Direction:
In the listing below, find the line containing "# Driving sizes, in millimetres." and the line containing "before = set(bpy.data.objects)". Repeat exactly those two lines and every line between them, nothing more.

Information shown:
========================================================================

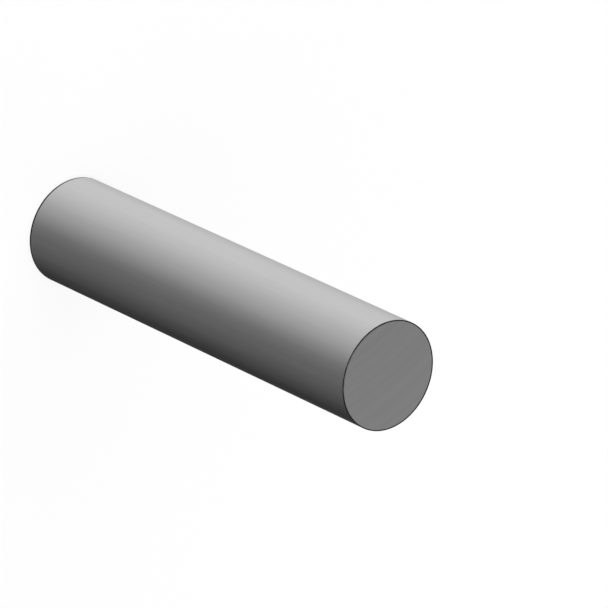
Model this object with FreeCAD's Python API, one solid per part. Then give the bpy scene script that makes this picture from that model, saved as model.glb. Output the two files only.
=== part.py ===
import FreeCAD, Part
import os

# Round bar of solid steel, sawn to length from longer stock.
# It is one piece: a plain round section with a flat sawn face at each end, and
# the sharp edge round each face filed off, as on a cut bar that is to be handled.
# The bar stands on one of its sawn faces, with its centre line along Z. The
# origin is the middle of that lower face.

# Driving sizes, in millimetres.
BAR_DIAMETER = 50.0
BAR_LENGTH = 225.0
EDGE_BREAK_ACROSS = 0.3
EDGE_BREAK_ALONG = 0.3

# Sizes that follow from them.
bar_radius = BAR_DIAMETER / 2.0
face_radius = bar_radius - EDGE_BREAK_ACROSS
upper_edge_break_start = BAR_LENGTH - EDGE_BREAK_ALONG


def half_section():
    """The bar's section from its centre line out to its surface, as a closed face."""
    outline = [
        (0.0, 0.0),
        (face_radius, 0.0),
        (bar_radius, EDGE_BREAK_ALONG),
        (bar_radius, upper_edge_break_start),
        (face_radius, BAR_LENGTH),
        (0.0, BAR_LENGTH),
    ]
    corners = [FreeCAD.Vector(out, 0.0, up) for out, up in outline]
    return Part.Face(Part.makePolygon(corners + corners[:1]))


def round_bar():
    """The half section turned once round the centre line."""
    lower_face_middle = FreeCAD.Vector(0.0, 0.0, 0.0)
    along_bar = FreeCAD.Vector(0.0, 0.0, 1.0)
    return half_section().revolve(lower_face_middle, along_bar, 360.0)


os.makedirs("parts", exist_ok=True)
round_bar().exportStep("parts/round_bar.step")
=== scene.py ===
import math
import bpy
from mathutils import Matrix, Quaternion, Vector


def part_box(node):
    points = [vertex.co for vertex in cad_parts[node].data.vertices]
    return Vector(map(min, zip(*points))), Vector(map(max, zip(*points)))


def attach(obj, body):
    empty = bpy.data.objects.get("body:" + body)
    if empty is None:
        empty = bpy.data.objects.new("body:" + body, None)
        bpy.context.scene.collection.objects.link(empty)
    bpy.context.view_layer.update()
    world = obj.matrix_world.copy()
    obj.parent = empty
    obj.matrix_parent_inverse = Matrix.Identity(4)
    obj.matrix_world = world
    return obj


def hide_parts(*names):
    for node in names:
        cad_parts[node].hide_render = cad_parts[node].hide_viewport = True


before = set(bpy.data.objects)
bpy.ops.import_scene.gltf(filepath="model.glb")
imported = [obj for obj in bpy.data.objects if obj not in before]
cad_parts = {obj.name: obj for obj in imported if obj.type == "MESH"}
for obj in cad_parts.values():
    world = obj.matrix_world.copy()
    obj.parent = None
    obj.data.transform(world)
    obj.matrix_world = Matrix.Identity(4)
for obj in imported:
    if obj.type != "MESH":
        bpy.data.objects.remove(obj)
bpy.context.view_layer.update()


# The round bar
# One piece of solid steel, drawn to a round section and sawn to length on a circular
# saw. The saw leaves shallow arcs across both end faces, and a file has taken the sharp edge off round each
# of them. A thin dark line is painted round each edge, and at the foot it is wider, as painted contact
# shadow.
bar_low, bar_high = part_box("round_bar")
bar_length = bar_high.z - bar_low.z
# The solid has flat facets, so this is the widest round that stays inside its box on every side.
bar_diameter = 2 * min(bar_high.x, -bar_low.x, bar_high.y, -bar_low.y)
edge_break = 0.0003

# The saw's marks are arcs about the middle of its blade. The drift is how far they stray from even spacing,
# in pitches, and a patch is how wide a place is where they are deeper or shallower.
blade_middle = Vector((-0.150, -0.060, 0.0))
saw_mark_depth = 0.000010
saw_mark_pitch = 0.0022
saw_mark_drift = 1.2
drifts_per_mark = 0.6
saw_mark_patch = 0.011
saw_mark_seed = 4.0

# How finely the mesh follows the bar. A narrow land beside each filed corner keeps the corner's shading off
# the long side, and points within the closing reach of each other become one.
steps_round = 384
face_rings = 66
side_rings = 44
edge_steps = 5
edge_land = 0.0003
closing_reach = 0.000002


def place(tree, kind, feeds=None, **settings):
    """A node of that kind with its settings. Each feed goes in by its input's name or place, as a link from
    another node's output or as a plain value."""
    node = tree.nodes.new(kind)
    for name, value in settings.items():
        setattr(node, name, value)
    for key, value in (feeds or {}).items():
        if isinstance(value, bpy.types.NodeSocket):
            tree.links.new(value, node.inputs[key])
        else:
            node.inputs[key].default_value = value
    return node


def worked_out(tree, operation, *terms):
    """One step of arithmetic on links or plain numbers."""
    return place(tree, "ShaderNodeMath", dict(enumerate(terms)), operation=operation).outputs[0]


def point(tree, x, y, z=0.0):
    """A point put together from three links or plain numbers."""
    return place(tree, "ShaderNodeCombineXYZ", {"X": x, "Y": y, "Z": z}).outputs[0]


def scaled_height(tree, where, share):
    """A place with its height above the bar's foot multiplied by a share, which is 0 where the height doesn't
    count."""
    feeds = {0: where, 1: (1.0, 1.0, share)}
    return place(tree, "ShaderNodeVectorMath", feeds, operation="MULTIPLY").outputs["Vector"]


def distance(tree, here, there):
    """How far apart two places are."""
    return place(tree, "ShaderNodeVectorMath", {0: here, 1: there}, operation="DISTANCE").outputs["Value"]


def noise(tree, feeds, dimensions="3D"):
    """Soft random values between 0 and 1, mostly near the middle."""
    return place(tree, "ShaderNodeTexNoise", feeds, noise_dimensions=dimensions).outputs["Fac"]


def straight_run(tree, start, end, points, sawn):
    """A straight stretch of the bar's outline, marked 1 if the saw made it and 0 if the drawing die did."""
    line = place(tree, "GeometryNodeCurvePrimitiveLine", {"Start": start, "End": end})
    stepped = place(tree, "GeometryNodeResampleCurve", {"Curve": line.outputs["Curve"], "Count": points})
    marked = place(
        tree,
        "GeometryNodeStoreNamedAttribute",
        {"Geometry": stepped.outputs["Curve"], "Name": "sawn", "Value": sawn},
        data_type="FLOAT",
    )
    return marked.outputs["Geometry"]


def filed_corner(tree, radius, start_angle, centre):
    """The quarter turn of the outline where the file has rounded the sharp edge."""
    feeds = {
        "Resolution": edge_steps,
        "Radius": radius,
        "Start Angle": start_angle,
        "Sweep Angle": math.radians(90),
    }
    turn = place(tree, "GeometryNodeCurveArc", feeds, mode="RADIUS")
    moved = place(tree, "GeometryNodeTransform", {"Geometry": turn.outputs["Curve"], "Translation": centre})
    return moved.outputs["Geometry"]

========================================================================

Task solution:
# Driving sizes, in millimetres.
BAR_DIAMETER = 50.0
BAR_LENGTH = 225.0
EDGE_BREAK_ACROSS = 0.3
EDGE_BREAK_ALONG = 0.3

# Sizes that follow from them.
bar_radius = BAR_DIAMETER / 2.0
face_radius = bar_radius - EDGE_BREAK_ACROSS
upper_edge_break_start = BAR_LENGTH - EDGE_BREAK_ALONG


def half_section():
    """The bar's section from its centre line out to its surface, as a closed face."""
    outline = [
        (0.0, 0.0),
        (face_radius, 0.0),
        (bar_radius, EDGE_BREAK_ALONG),
        (bar_radius, upper_edge_break_start),
        (face_radius, BAR_LENGTH),
        (0.0, BAR_LENGTH),
    ]
    corners = [FreeCAD.Vector(out, 0.0, up) for out, up in outline]
    return Part.Face(Part.makePolygon(corners + corners[:1]))


def round_bar():
    """The half section turned once round the centre line."""
    lower_face_middle = FreeCAD.Vector(0.0, 0.0, 0.0)
    along_bar = FreeCAD.Vector(0.0, 0.0, 1.0)
    return half_section().revolve(lower_face_middle, along_bar, 360.0)


os.makedirs("parts", exist_ok=True)
round_bar().exportStep("parts/round_bar.step")
=== scene.py ===
import math
import bpy
from mathutils import Matrix, Quaternion, Vector


def part_box(node):
    points = [vertex.co for vertex in cad_parts[node].data.vertices]
    return Vector(map(min, zip(*points))), Vector(map(max, zip(*points)))


def attach(obj, body):
    empty = bpy.data.objects.get("body:" + body)
    if empty is None:
        empty = bpy.data.objects.new("body:" + body, None)
        bpy.context.scene.collection.objects.link(empty)
    bpy.context.view_layer.update()
    world = obj.matrix_world.copy()
    obj.parent = empty
    obj.matrix_parent_inverse = Matrix.Identity(4)
    obj.matrix_world = world
    return obj


def hide_parts(*names):
    for node in names:
        cad_parts[node].hide_render = cad_parts[node].hide_viewport = True


before = set(bpy.data.objects)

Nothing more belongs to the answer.